RAW                                                         F. Theoleyre
Internet-Draft                                                      CNRS
Intended status: Standards Track                         G. Papadopoulos
Expires: May 6, 2020                                      IMT Atlantique
                                                        November 3, 2019


   Operations, Administration and Maintenance (OAM) features for RAW
                   draft-theoleyre-raw-oam-support-01

Abstract

   The wireless medium presents significant specific challenges to
   achieve properties similar to those of wired deterministic networks.
   At the same time, a number of use cases cannot be solved with wires
   and justify the extra effort of going wireless.  This document
   presents some of these use-cases.

Status of This Memo

   This Internet-Draft is submitted in full conformance with the
   provisions of BCP 78 and BCP 79.

   Internet-Drafts are working documents of the Internet Engineering
   Task Force (IETF).  Note that other groups may also distribute
   working documents as Internet-Drafts.  The list of current Internet-
   Drafts is at https://datatracker.ietf.org/drafts/current/.

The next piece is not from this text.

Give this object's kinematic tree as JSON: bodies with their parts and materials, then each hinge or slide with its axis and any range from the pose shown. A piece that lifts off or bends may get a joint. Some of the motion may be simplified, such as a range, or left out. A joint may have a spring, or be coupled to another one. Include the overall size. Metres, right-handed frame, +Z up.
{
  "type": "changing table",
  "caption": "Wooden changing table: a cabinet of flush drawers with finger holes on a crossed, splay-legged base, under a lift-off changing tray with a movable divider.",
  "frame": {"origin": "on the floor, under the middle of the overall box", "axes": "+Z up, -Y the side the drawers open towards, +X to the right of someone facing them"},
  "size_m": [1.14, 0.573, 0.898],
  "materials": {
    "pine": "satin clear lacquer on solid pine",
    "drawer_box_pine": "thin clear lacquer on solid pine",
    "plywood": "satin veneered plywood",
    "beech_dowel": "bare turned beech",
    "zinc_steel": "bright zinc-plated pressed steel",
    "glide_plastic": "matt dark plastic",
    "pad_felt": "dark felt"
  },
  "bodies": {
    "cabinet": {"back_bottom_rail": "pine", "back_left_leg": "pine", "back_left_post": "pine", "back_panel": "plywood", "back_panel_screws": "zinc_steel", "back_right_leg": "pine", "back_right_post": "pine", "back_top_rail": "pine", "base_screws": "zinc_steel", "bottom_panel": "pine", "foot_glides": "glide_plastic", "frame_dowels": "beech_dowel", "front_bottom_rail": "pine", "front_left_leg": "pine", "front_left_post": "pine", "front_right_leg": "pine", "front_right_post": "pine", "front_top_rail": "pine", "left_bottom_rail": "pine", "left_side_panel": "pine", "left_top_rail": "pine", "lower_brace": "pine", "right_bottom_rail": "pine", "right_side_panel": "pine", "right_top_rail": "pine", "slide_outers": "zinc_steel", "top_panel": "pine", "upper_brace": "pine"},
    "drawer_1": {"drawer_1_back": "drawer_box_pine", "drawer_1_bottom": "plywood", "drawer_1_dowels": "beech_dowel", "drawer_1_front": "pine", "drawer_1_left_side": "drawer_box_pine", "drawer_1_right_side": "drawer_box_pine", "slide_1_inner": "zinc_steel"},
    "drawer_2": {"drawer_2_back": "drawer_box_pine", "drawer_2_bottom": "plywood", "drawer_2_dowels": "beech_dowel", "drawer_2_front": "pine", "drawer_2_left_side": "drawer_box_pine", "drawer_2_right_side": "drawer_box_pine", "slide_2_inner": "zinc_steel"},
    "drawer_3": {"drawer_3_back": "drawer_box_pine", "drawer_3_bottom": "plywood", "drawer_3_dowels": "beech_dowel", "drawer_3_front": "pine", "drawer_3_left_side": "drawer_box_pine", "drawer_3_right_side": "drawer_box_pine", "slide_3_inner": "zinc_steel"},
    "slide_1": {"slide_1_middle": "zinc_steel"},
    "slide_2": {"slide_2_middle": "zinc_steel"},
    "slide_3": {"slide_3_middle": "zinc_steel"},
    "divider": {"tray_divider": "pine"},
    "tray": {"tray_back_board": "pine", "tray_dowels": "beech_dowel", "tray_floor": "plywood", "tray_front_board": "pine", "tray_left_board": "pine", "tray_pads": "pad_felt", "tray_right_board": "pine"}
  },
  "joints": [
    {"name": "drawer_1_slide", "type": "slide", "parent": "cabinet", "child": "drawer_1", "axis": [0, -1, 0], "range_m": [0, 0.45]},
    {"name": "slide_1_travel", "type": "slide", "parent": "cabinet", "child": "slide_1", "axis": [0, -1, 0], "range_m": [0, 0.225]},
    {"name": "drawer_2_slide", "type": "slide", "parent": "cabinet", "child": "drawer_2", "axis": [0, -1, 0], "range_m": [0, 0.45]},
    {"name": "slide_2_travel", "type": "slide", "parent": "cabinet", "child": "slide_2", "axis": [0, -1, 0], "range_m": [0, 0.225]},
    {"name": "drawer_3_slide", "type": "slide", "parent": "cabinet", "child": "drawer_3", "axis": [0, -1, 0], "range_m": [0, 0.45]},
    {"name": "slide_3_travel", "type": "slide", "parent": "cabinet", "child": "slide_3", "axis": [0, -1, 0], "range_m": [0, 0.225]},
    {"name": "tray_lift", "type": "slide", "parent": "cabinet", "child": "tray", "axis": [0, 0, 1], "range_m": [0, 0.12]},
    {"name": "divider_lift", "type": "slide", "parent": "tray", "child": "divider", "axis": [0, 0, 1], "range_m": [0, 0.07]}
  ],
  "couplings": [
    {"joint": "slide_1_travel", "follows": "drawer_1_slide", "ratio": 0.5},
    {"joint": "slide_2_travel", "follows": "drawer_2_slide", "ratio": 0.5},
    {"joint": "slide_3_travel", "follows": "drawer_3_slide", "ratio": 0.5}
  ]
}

   Internet-Drafts are draft documents valid for a maximum of six months
   and may be updated, replaced, or obsoleted by other documents at any
   time.  It is inappropriate to use Internet-Drafts as reference
   material or to cite them other than as "work in progress."

   This Internet-Draft will expire on May 6, 2020.

Copyright Notice

   Copyright (c) 2019 IETF Trust and the persons identified as the
   document authors.  All rights reserved.

   This document is subject to BCP 78 and the IETF Trust's Legal
   Provisions Relating to IETF Documents
   (https://trustee.ietf.org/license-info) in effect on the date of
   publication of this document.  Please review these documents
   carefully, as they describe your rights and restrictions with respect
   to this document.  Code Components extracted from this document must
   include Simplified BSD License text as described in Section 4.e of




Theoleyre & Papadopoulos   Expires May 6, 2020                  [Page 1]


Internet-Draft            OAM features for RAW             November 2019


   the Trust Legal Provisions and are provided without warranty as
   described in the Simplified BSD License.

Table of Contents

   1.  Introduction  . . . . . . . . . . . . . . . . . . . . . . . .   2
     1.1.  Terminology . . . . . . . . . . . . . . . . . . . . . . .   3
   2.  Needs for OAM in RAW  . . . . . . . . . . . . . . . . . . . .   3
   3.  Operation . . . . . . . . . . . . . . . . . . . . . . . . . .   4
     3.1.  Connectivity Verification . . . . . . . . . . . . . . . .   4
     3.2.  Route Tracing . . . . . . . . . . . . . . . . . . . . . .   4
     3.3.  Fault verification / detection  . . . . . . . . . . . . .   4
     3.4.  Fault isolation / identification  . . . . . . . . . . . .   5
   4.  Administration  . . . . . . . . . . . . . . . . . . . . . . .   5
     4.1.  Worst-case metrics  . . . . . . . . . . . . . . . . . . .   6
     4.2.  Energy efficiency constraint  . . . . . . . . . . . . . .   6
   5.  Maintenance . . . . . . . . . . . . . . . . . . . . . . . . .   6
     5.1.  Multipath . . . . . . . . . . . . . . . . . . . . . . . .   7
     5.2.  Replication / Elimination . . . . . . . . . . . . . . . .   7
     5.3.  Resource Reservation  . . . . . . . . . . . . . . . . . .   7
     5.4.  Soft transition after reconfiguration . . . . . . . . . .   7
   6.  Informative References  . . . . . . . . . . . . . . . . . . .   8
   Authors' Addresses  . . . . . . . . . . . . . . . . . . . . . . .   8

1.  Introduction

   Reliable and Available Wireless (RAW) is an effort that extends
   DetNet to approach end-to-end deterministic performances over a
   network that includes scheduled wireless segments.  The wireless and
   wired media are fundamentally different at the physical level.
   Enabling thus reliable and available wireless communications is even
   more challenging than it is in wired IP networks, due to the numerous
   causes of loss in transmission that add up to the congestion losses
   and the delays caused by overbooked shared resources.  To provide
   quality of service along a multihop path that is composed of wired
   and wireless hops, additional methods needs to be considered to
   leverage the potential lossy wireless communication.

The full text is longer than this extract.